I suggested above that people can often take action and change the condition in which they are. That was a third option, besides either suffering or suicide. There are more options, however. For example, a fourth option that is sometimes useful is just to wait. Sometimes there is no need to actively change conditions because they change by themselves. Life is often dynamic; just as it has changed in the past it is likely to change also in the future.
Often, people think of suicide when they are in a crisis. A crisis is defined as a temporary low between two plateaus; it does not continue forever. The trick is to persist through it. Those who make it to its end are much relieved when it's over, and those who can't contain it sink. But the difficulty is that within a crisis it is hard for people to identify that they are in one and that eventually there will come a future in which they'll just look back at it, since in a crisis people often lose perspective. It is all too easy, within a crisis, to fall into feeling that this is the way things will continue on forever, that from now on things will always be bad.

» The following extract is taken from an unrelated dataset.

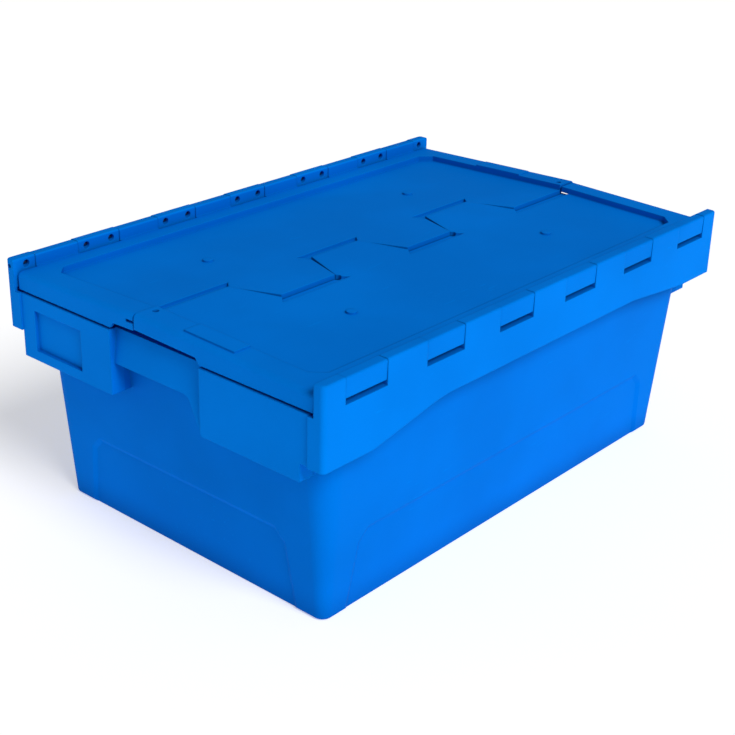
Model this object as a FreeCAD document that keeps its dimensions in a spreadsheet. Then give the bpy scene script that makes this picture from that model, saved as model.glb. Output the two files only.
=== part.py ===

I have recently talked with new parents of a 3-month-old baby. They are good parents, but they told me in tears that they feel that their lives have been taken away from them; they felt that they would never enjoy again an uninterrupted, good night’s sleep; would never return to reading, jogging, or sex; and would never have time for themselves. I was surprised by their surprise when I pointed out that, with time, the baby, like all babies, will grow up, will busy himself with his friends, and they will have difficulties in waking him up to go to school. Many things are temporary, including our condition or mood now, even if, when in it, we find it hard to believe that this is the case.
To be or not to be, then, is not the question. It presents only two alternatives to choose from when, in fact, there are more. It is important to consider all plausible alternatives before making a choice. The "to be or not to be" question is infelicitous in overlooking, even ignoring, some such significant and worthwhile alternatives.
William Shakespeare, Hamlet, Act 3, Scene 1.